Proprietà: eutrofica, vitalizzante, immunostimolante, antivirale, battericida, antimicotica, antiossidante e antirrancidente, anestetica, cicatrizzante, stimolante la peristalsi.
Molti sono i generi vegetali che le api amano fra i quali Pioppo, Salice, Betulla, Ontano, Nocciolo, Querce, Faggio, Ippocastano, Frassino, Pini, Abeti, Pruni ecc.
La raccolta delle resine da parte delle api avviene in due periodi dell’anno: a Primavera e a fine Estate, sempre nelle ore più calde della giornata.
Nell’alveare la propoli così trasformata serve per verniciare i favi, per riparare fessure e screpolature dell’arnia e soprattutto per imbalsamare vari insetti entrati nell’alveare. Viene tolta dall’alveare durante le fasi autunnali di pulizia, che l’apicultore esegue.

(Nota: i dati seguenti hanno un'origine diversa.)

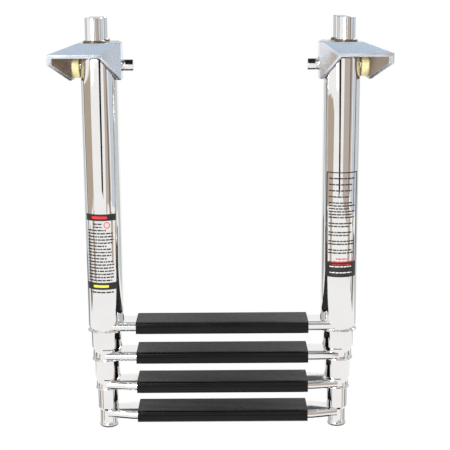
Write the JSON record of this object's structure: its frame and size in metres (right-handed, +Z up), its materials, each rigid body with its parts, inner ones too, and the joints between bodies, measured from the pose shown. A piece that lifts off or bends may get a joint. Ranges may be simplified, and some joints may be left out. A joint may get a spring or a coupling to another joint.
{
  "type": "boat boarding ladder",
  "caption": "Telescoping stainless boarding ladder with black treads on two side tubes, hinged in hooded brackets with deck studs.",
  "frame": {"origin": "centre of the four deck studs, on the plane of the collars that they stand on", "axes": "+X across the ladder to its right as seen from the water, +Y under the deck away from the person climbing, +Z up along the studs"},
  "size_m": [0.404, 0.0877, 0.5085],
  "materials": {
    "bracket_steel": "mirror-polished stainless steel",
    "stud_steel": "mirror-polished stainless steel",
    "fastener_steel": "bright stainless fastener",
    "cream_nylon": "cream nylon",
    "tube_steel": "mirror-polished stainless tube",
    "white_nylon": "white nylon",
    "foot_plastic": "grey moulded plastic",
    "label_film": "printed film",
    "step_steel": "mirror-polished stainless steel",
    "tread_plastic": "black moulded plastic, satin"
  },
  "bodies": {
    "brackets": {"hood_left": "bracket_steel", "hood_right": "bracket_steel", "front_stud_left": "stud_steel", "front_stud_right": "stud_steel", "rear_stud_left": "stud_steel", "rear_stud_right": "stud_steel", "hinge_bolt_left": "fastener_steel", "hinge_bolt_right": "fastener_steel", "hinge_nut_left": "fastener_steel", "hinge_nut_right": "fastener_steel", "bolt_washers_left": "fastener_steel", "bolt_washers_right": "fastener_steel", "hinge_spacer_left": "cream_nylon", "hinge_spacer_right": "cream_nylon", "thin_washer_left": "cream_nylon", "thin_washer_right": "cream_nylon"},
    "outer_section": {"outer_tube_left": "tube_steel", "outer_tube_right": "tube_steel", "pivot_sleeve_left": "fastener_steel", "pivot_sleeve_right": "fastener_steel", "label_left": "label_film", "label_right": "label_film", "step_bar_1": "step_steel", "tread_1": "tread_plastic"},
    "second_section": {"second_tube_left": "tube_steel", "second_tube_right": "tube_steel", "second_guide_left": "white_nylon", "second_guide_right": "white_nylon", "step_bar_2": "step_steel", "tread_2": "tread_plastic"},
    "third_section": {"third_tube_left": "tube_steel", "third_tube_right": "tube_steel", "third_guide_left": "white_nylon", "third_guide_right": "white_nylon", "step_bar_3": "step_steel", "tread_3": "tread_plastic"},
    "fourth_section": {"fourth_tube_left": "tube_steel", "fourth_tube_right": "tube_steel", "fourth_guide_left": "white_nylon", "fourth_guide_right": "white_nylon", "foot_left": "foot_plastic", "foot_right": "foot_plastic", "step_bar_4": "step_steel", "tread_4": "tread_plastic"}
  },
  "joints": [
    {"name": "ladder_hinge", "type": "hinge", "parent": "brackets", "child": "outer_section", "pos_m": [0, -0.023, -0.029], "axis": [1, 0, 0], "range_deg": [0, 90]},
    {"name": "second_slide", "type": "slide", "parent": "outer_section", "child": "second_section", "axis": [0, 0, -1], "range_m": [0, 0.225]},
    {"name": "third_slide", "type": "slide", "parent": "second_section", "child": "third_section", "axis": [0, 0, -1], "range_m": [0, 0.225]},
    {"name": "fourth_slide", "type": "slide", "parent": "third_section", "child": "fourth_section", "axis": [0, 0, -1], "range_m": [0, 0.225]}
  ]
}
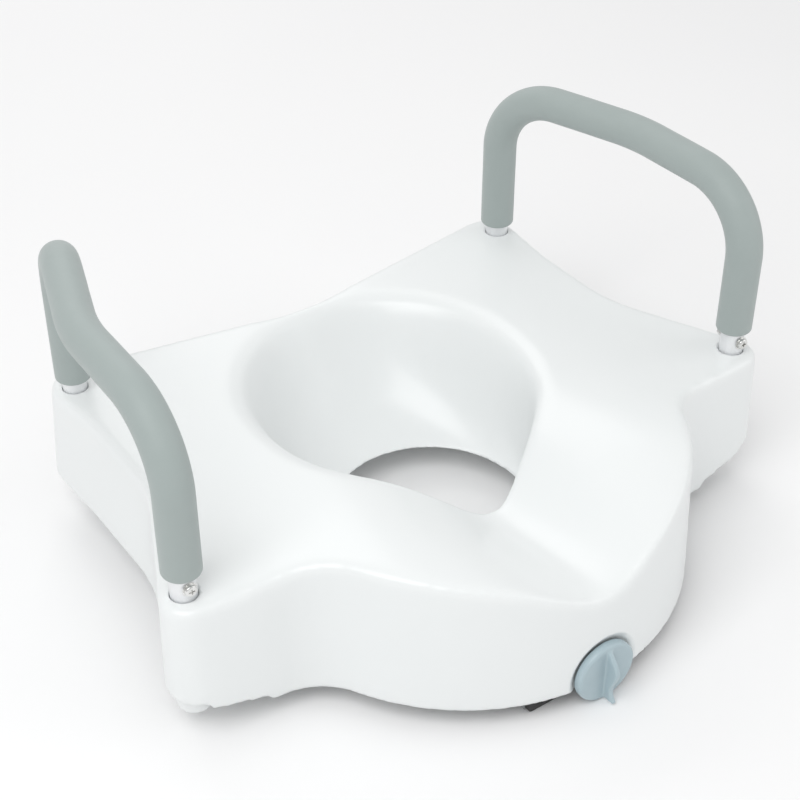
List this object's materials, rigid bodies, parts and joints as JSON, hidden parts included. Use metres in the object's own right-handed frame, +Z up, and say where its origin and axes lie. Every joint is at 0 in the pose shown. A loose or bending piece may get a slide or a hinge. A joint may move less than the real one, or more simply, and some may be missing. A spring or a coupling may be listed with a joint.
{
  "type": "raised toilet seat",
  "caption": "White moulded seat riser with an open bowl and front channel, two padded lift-out arms on bent tubes, and a front knob that drives a clamp under the skirt.",
  "frame": {"origin": "centre of the bounding box's footprint, on the level of the lowest point (the knob's lower edge)", "axes": "+Z up, -Y to the front of the seat (the knob side), +X to the right as seen from the front; the body is symmetric about X = 0"},
  "size_m": [0.567, 0.4689, 0.2876],
  "materials": {
    "white_body": "white blow-moulded polyethylene, satin gloss",
    "arm_tube": "satin anodised tube",
    "foam_grip": "grey closed-cell foam with a smooth skin",
    "end_plug": "black plastic",
    "black_rubber": "black rubber",
    "knob_plastic": "blue-grey moulded plastic",
    "clamp_steel": "grey painted steel plate",
    "zinc_steel": "bright zinc-plated steel"
  },
  "bodies": {
    "seat": {"seat_shell": "white_body", "guide_screws": "zinc_steel", "guide_washers": "zinc_steel", "rim_pads": "black_rubber"},
    "left_arm": {"arm_tube_left": "arm_tube", "arm_grip_left": "foam_grip", "arm_plugs_left": "end_plug", "arm_screw_left": "zinc_steel", "arm_washer_left": "zinc_steel", "arm_nut_left": "zinc_steel"},
    "right_arm": {"arm_tube_right": "arm_tube", "arm_grip_right": "foam_grip", "arm_plugs_right": "end_plug", "arm_screw_right": "zinc_steel", "arm_washer_right": "zinc_steel", "arm_nut_right": "zinc_steel"},
    "knob": {"lock_knob": "knob_plastic", "lock_rod": "zinc_steel", "knob_washer": "zinc_steel", "rod_washer": "zinc_steel", "rod_clip": "zinc_steel"},
    "clamp": {"clamp_bracket": "clamp_steel", "clamp_nut": "zinc_steel", "clamp_pad": "black_rubber", "pad_rivets": "zinc_steel"}
  },
  "joints": [
    {"name": "left_arm_lift", "type": "slide", "parent": "seat", "child": "left_arm", "axis": [0, 0, 1], "range_m": [0, 0.115]},
    {"name": "right_arm_lift", "type": "slide", "parent": "seat", "child": "right_arm", "axis": [0, 0, 1], "range_m": [0, 0.115]},
    {"name": "knob_turn", "type": "hinge", "parent": "seat", "child": "knob", "pos_m": [0, -0.21949, 0.0265], "axis": [0, -1, 0], "range_deg": [0, 5040]},
    {"name": "clamp_slide", "type": "slide", "parent": "seat", "child": "clamp", "axis": [0, 1, 0], "range_m": [0, 0.042]}
  ],
  "couplings": [
    {"joint": "clamp_slide", "follows": "knob_turn", "m_per_rad": 0.00047746}
  ]
}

I professori Pecchiai (Italia) e Donadieu (Francia) hanno studiato profondamente le azioni di questa sostanza che le piante secernono nelle gemme e nella corteccia, come auto difesa contro parassiti e varie malattie. Le stesse sostanze ancor più valide dopo che le api le hanno elaborate, possono venir usate in aiuto delle piante quando sono attaccate da malattie e parassiti, senza usare pesticidi ed altri prodotti chimici. Questa felice intuizione, come fattore di difesa dei vegetali e allo stesso tempo di riqualificazione nei vari impieghi per l’uomo, portò nel 1959 alla rinascita di un’agricoltura naturale che oggi conosciamo come biologica.
Plinio il Vecchio nella sua Naturalis historia usò per primo il nome Propolis (difensore della città) per indicare questa resina che le api usano per difendere il loro alveare (città) dai pericoli.
Molto probabilmente la propoli (chiamata la “resina”) veniva usata dagli Egizi per la mummificazione. Più tardi venne usata come vernice su strumenti musicali (Antonio Stradivari, 1644 - 1737 Cremona).
Principi attivi: frazione polifenolica (fino al 20%; l’ape riesce a modificare, grazie ad enzimi prodotti dalle sue ghiandole salivari, la struttura dei flavonoidi presenti in origine nelle piante, togliendo gli zuccheri contenuti nel composto organico), acidi carbossilici, acidi grassi (cere, resina), aminoacidi, vitamine, tracce di polline e olio essenziale. Tutti questi principi attivi non sono sempre presenti contemporaneamente ed in percentuale costante, ma dipendono dall’habitat delle piante, dalle stagioni e dal tempo di raccolta.